Kinerja dituntut maksimal tapi kebutuhan penunjang dibatasi.
Sementara di sisi lain, anggaran rumah tangga gubernur dan wakil gubernur Aceh justru mencapai puluhan miliar. Termasuk juga pembentukan tim RPJM yang berjumlah ratusan orang yang beban kinerjanya diperkirakan bakal ditanggung dalam APBA.
Menurut Koordinator Transparansi Tender Indonesia (TTI), Nasruddin Bahar, dalam rilisnya beberapa waktu lalu, anggaran yang dialokasikan Biro Umum Setda Aceh untuk kebutuhan rumah tangga Gubernur dan Wakil Gubernur, terdapat 138 kegiatan dengan total anggaran mencapai Rp61,7 miliar.
Nilai ini tentu bukanlah sedikit untuk satu tahun. Di antaranya, pengadaan kendaraan dinas yang menghabiskan anggaran miliaran rupiah untuk pengadaan Toyota Zenix senilai Rp 1,87 miliar, kendaraan dinas Pajero Sport sebesar Rp 3,85 miliar, serta mobil operasional lainnya senilai Rp 3,5 miliar.
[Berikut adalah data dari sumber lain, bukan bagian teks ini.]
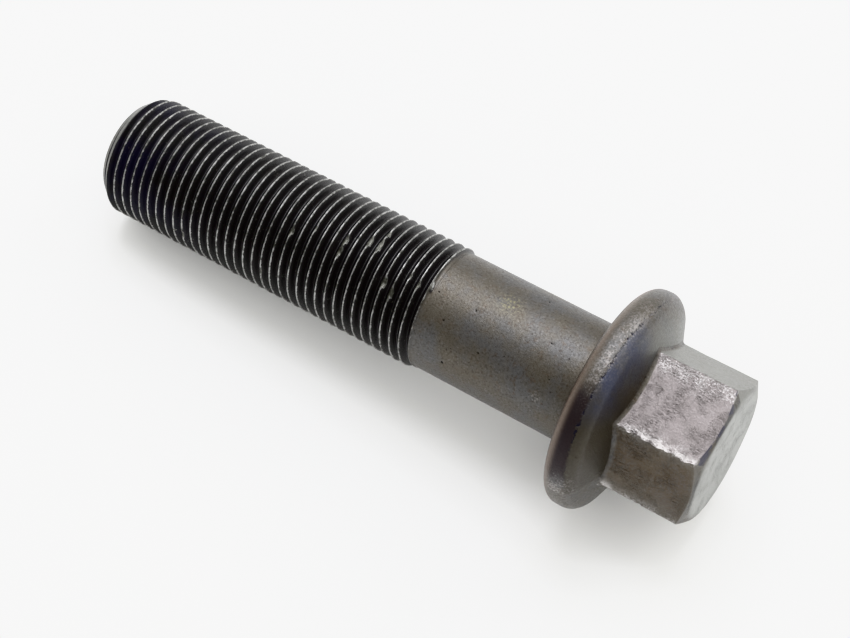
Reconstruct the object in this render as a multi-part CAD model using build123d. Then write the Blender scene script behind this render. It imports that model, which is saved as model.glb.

Pemerintah juga mengalokasikan anggaran belanja untuk perangkat elektronik pimpinan sebesar Rp 140 juta untuk iPhone, Rp 60 juta untuk iPad, Rp 120 juta untuk tablet, Rp 120 juta untuk MacBook, serta Rp 199 juta untuk alat komunikasi pimpinan.
Kemudian, pengadaan kamera untuk dokumentasi pimpinan senilai Rp 200 juta.
Tak kalah mencengangkan, pengadaan gorden untuk pendopo Gubernur dan Wakil Gubernur masing-masing dianggarkan sebesar Rp 300 juta. Sementara itu, belanja makan-minum serta pakaian dinas tembus diangka lebih dari Rp 11 miliar.
Dengan rincian, makan dan minum rapat Rp 6,6 miliar, makan dan minum aktifitas lapangan mencapai Rp 3,7 miliar dan pengadaan pakaian jas dan baju safari mencapai Rp 1,2 miliar.
Semua nilai ini tentu tak sedikit. Kebijakan yang kontradiktif dengan kebijakan umum ‘efisiensi anggaran’ yang ditaburkan pemerintah saat ini.
Satu sisi, para ASN di sejumlah SKPA diminta berhemat untuk ikat pinggang. Namun di sisi lain, gubernur dan Wagub justru jor-joran untuk kebutuhan mereka. Kebijakan ini tentu bikin geleng-geleng kepala.
Tak hanya itu, baru-baru ini juga menyebar SK tim RPJM Aceh yang berjumlah 436 orang. Keberadaan tim ini merupakan jumlah ‘paling gemuk’ dalam beberapa dekade terakhir.
Seolah-olah pemerintah sekarang ingin agar semua tim sukses-nya, masuk dalam tim RPJM. Ini agar mereka legal dan bisa ‘mencicipi’ anggaran dalam APBA. Tak peduli nanti, tim ini benar-benar bisa bekerja merumuskan RPJM Aceh atau cuma numpang nama agar bisa mengambil honor semata.
Semua ini jelas lelucon yang sedang dipertontonkan di Aceh. Gaya kepemimpinan yang ‘galak-galak lon’ akan berimbas tak baik bagi masa depan Aceh.